Preach on, Zantos! I'm a high school math teacher practically hyperventilating over here with the responses. You set my mind at ease, I will be able to sleep soundly tonight knowing that your response is out there.

I'm glad I could help. However would it spoil it if I said this is the ONLY time I've ever used set theory outside of an exam?

0 is not a natural number.

Actually that just depends on who you ask. Zero is "sometimes" considered natural. "Natural Number" is actually kind of an ambiguous term to begin with

Fair enough. Our maths department is one of the "If you try to index zero in the natural numbers you WILL be beaten to death with a proof by induction" ones. I don't know how it's taught elsewhere, but I did not want to cross the man with the huge wad of proofs.

Zantos, you have ruined nothing. I often share with my students that some of what we will learn will serve them no further than just confusing the heck out of someone later in life, helping young children with their homework, or just to impress upon their parents that they learned something scholarly-sounding during their day at school!

As for this zero as a Natural number debate, Crudus, this is new to me. (Although I am aware that zero does like to be difficult whenever seemingly possible!) I have always believed zero NOT to be a Natural number as the Natural numbers are often also called the counting numbers and you can't count zero. Also, if zero IS a Natural number, what is to distinguish th set of Natural numbers from the set of whole numbers?

 

[4li3n]

he was basically saying that Zero wasn't a number, which is of course wrong.
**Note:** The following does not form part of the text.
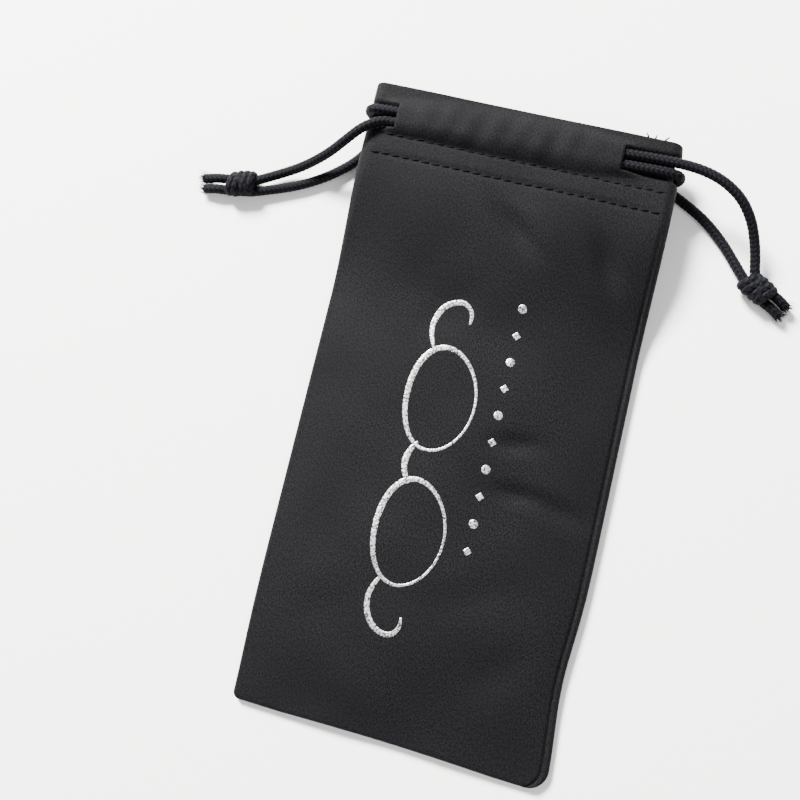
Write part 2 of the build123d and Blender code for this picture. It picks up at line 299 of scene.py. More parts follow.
def bare_end(start, finish):
    """A short straight end of cord and the fibres that splay from its cut."""
    start, finish = np.array(start), np.array(finish)
    share = np.linspace(0, 1, 42)[:, None]
    sag = np.array((0, 0, 0.0006)) * np.sin(math.pi * share)
    line = start + (finish - start) * share + sag
    parts = [braid(line)]
    ahead = (finish - start) / np.linalg.norm(finish - start)
    for _ in range(fibres_at_cut):
        spot = fray.normal(0, 0.6 * mm, 3)
        spot -= ahead * spot.dot(ahead)
        spread = 0.5 * spot / (1.3 * mm) + fray.normal(0, 0.16, 3)
        length = fray.uniform(0.5, 2.3) * mm
        t = np.linspace(0, 1, 6)[:, None]
        fibre = finish - ahead * 0.5 * mm + spot + length * (ahead * t + 0.8 * spread * t**1.6)
        fibre[:, 2] = np.maximum(fibre[:, 2], 0.1 * mm)
        radii = np.linspace(0.085, 0.03, 6)[:, None] * mm * np.ones((1, 5))
        corners, faces = tube(fibre, radii)
        parts.append((corners, faces, np.full(len(corners), fray.uniform(0.3, 1.0))))
    return parts


def drawcord(side, route, heading, ends):
    """One whole drawcord: its braided loop, its knot and its two cut ends."""
    body = side + "_drawcord"
    line = smooth_line(route)
    cord = make_piece(side + "_braided_cord", [braid(line)], cord_material)
    tied = knot_wraps(side + "_knot", heading)
    for (before, tail), (start, _) in zip(((line[8], line[0]), (line[-9], line[-1])), ends):
        onward = tail + (tail - before) * 1.4
        t = np.linspace(0, 1, 30)[:, None]
        tied.append(braid((1 - t) ** 2 * tail + 2 * t * (1 - t) * onward + t**2 * np.array(start)))
    knot = make_piece(side + "_tied_knot", tied, cord_material)
    cut = make_piece(side + "_frayed_ends", bare_end(*ends[0]) + bare_end(*ends[1]), cord_material)
    for piece, node in ((cord, "_cord"), (knot, "_knot"), (cut, "_cord_ends")):
        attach(piece, body)
        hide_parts(side + node)
    length = np.linalg.norm(np.diff(line, axis=0), axis=1).sum()
    print(side, "cord length", round(length, 4))


drawcord(
    "left",
    left_route,
    heading=math.radians(15),
    ends=[
        ((-0.0836, 0.0568, 0.0030), (-0.0916, 0.0559, 0.0018)),
        ((-0.0837, 0.0537, 0.0019), (-0.0908, 0.0529, 0.0015)),
    ],
)
drawcord(
    "right",
    right_route,
    heading=math.radians(-30),
    ends=[
        ((0.0763, 0.0548, 0.0028), (0.0812, 0.0520, 0.0017)),
        ((0.0749, 0.0521, 0.0019), (0.0797, 0.0493, 0.0015)),
    ],
)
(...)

Sure, but you where saying it wrong...


Of course so was he, because it being a number that represents nothing could easily allow for an exception so that it would be outside of the odd/even dynamic as long as it doesn't affect anything else (of course then the exception would be pointless anyway)... which is what he wanted to argue, that as a number that represents nothing (or a state of rest etc) it's an exception.